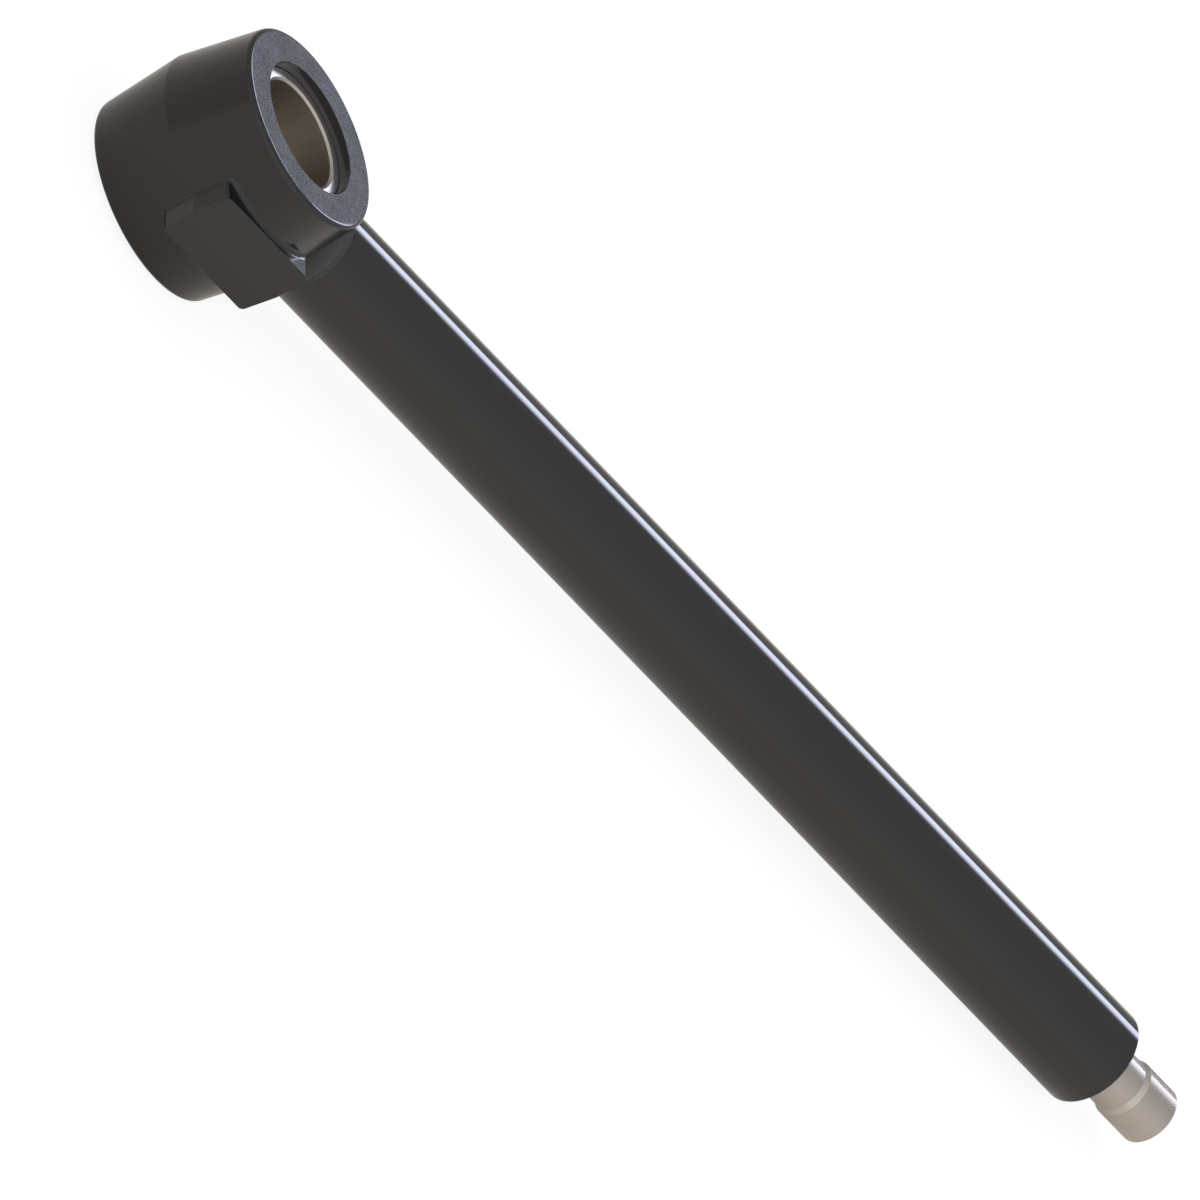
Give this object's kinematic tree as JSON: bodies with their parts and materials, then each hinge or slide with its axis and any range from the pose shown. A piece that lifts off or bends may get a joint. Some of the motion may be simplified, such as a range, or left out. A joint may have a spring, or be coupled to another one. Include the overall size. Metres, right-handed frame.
{
  "type": "hydraulic cylinder piston rod with eye",
  "caption": "Round piston rod with a drafted forged eye and pressed-in plain bush at one end, and a shouldered, stepped spigot for the piston at the other.",
  "frame": {"origin": "centre of the eye's bore, half way between the two flat faces of the eye", "axes": "+X along the rod from the eye to the spigot, +Z along the bore of the eye, -Y towards the block on the side of the eye"},
  "size_m": [0.6297, 0.0843, 0.0656],
  "materials": {
    "rod_steel": "gloss",
    "eye_forging": "satin",
    "bush_steel": "satin"
  },
  "bodies": {
    "root": {"piston_rod": "rod_steel", "rod_eye": "eye_forging", "eye_bush": "bush_steel"}
  },
  "joints": []
}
• • • • • • •
* What you need to do
Give back the data above exactly as it appears.

* Expected output
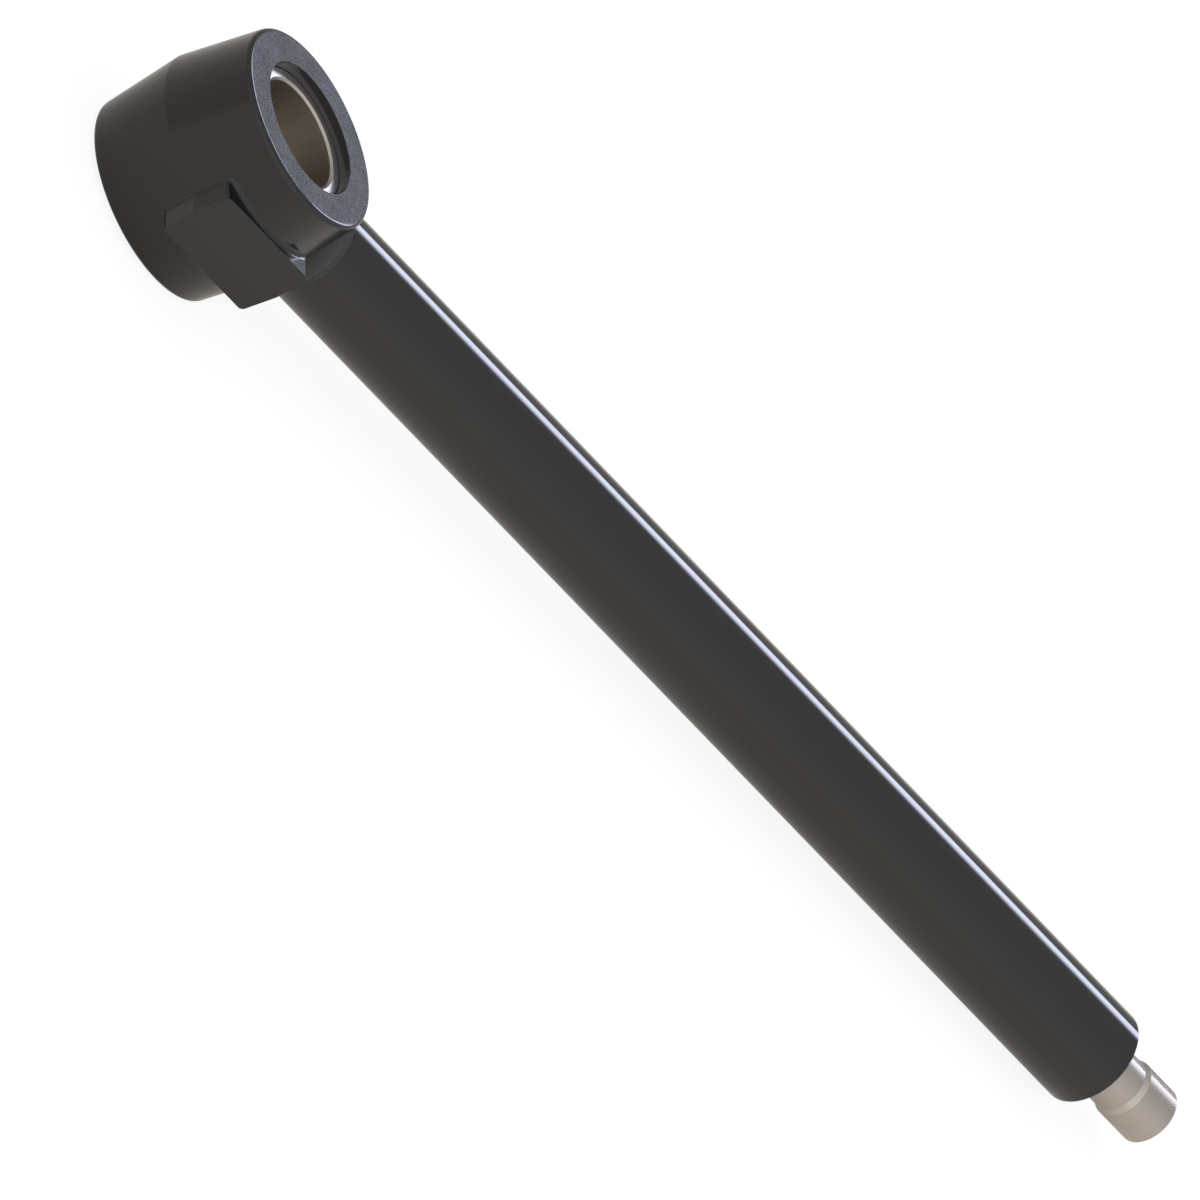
Give this object's kinematic tree as JSON: bodies with their parts and materials, then each hinge or slide with its axis and any range from the pose shown. A piece that lifts off or bends may get a joint. Some of the motion may be simplified, such as a range, or left out. A joint may have a spring, or be coupled to another one. Include the overall size. Metres, right-handed frame.
{
  "type": "hydraulic cylinder piston rod with eye",
  "caption": "Round piston rod with a drafted forged eye and pressed-in plain bush at one end, and a shouldered, stepped spigot for the piston at the other.",
  "frame": {"origin": "centre of the eye's bore, half way between the two flat faces of the eye", "axes": "+X along the rod from the eye to the spigot, +Z along the bore of the eye, -Y towards the block on the side of the eye"},
  "size_m": [0.6297, 0.0843, 0.0656],
  "materials": {
    "rod_steel": "gloss",
    "eye_forging": "satin",
    "bush_steel": "satin"
  },
  "bodies": {
    "root": {"piston_rod": "rod_steel", "rod_eye": "eye_forging", "eye_bush": "bush_steel"}
  },
  "joints": []
}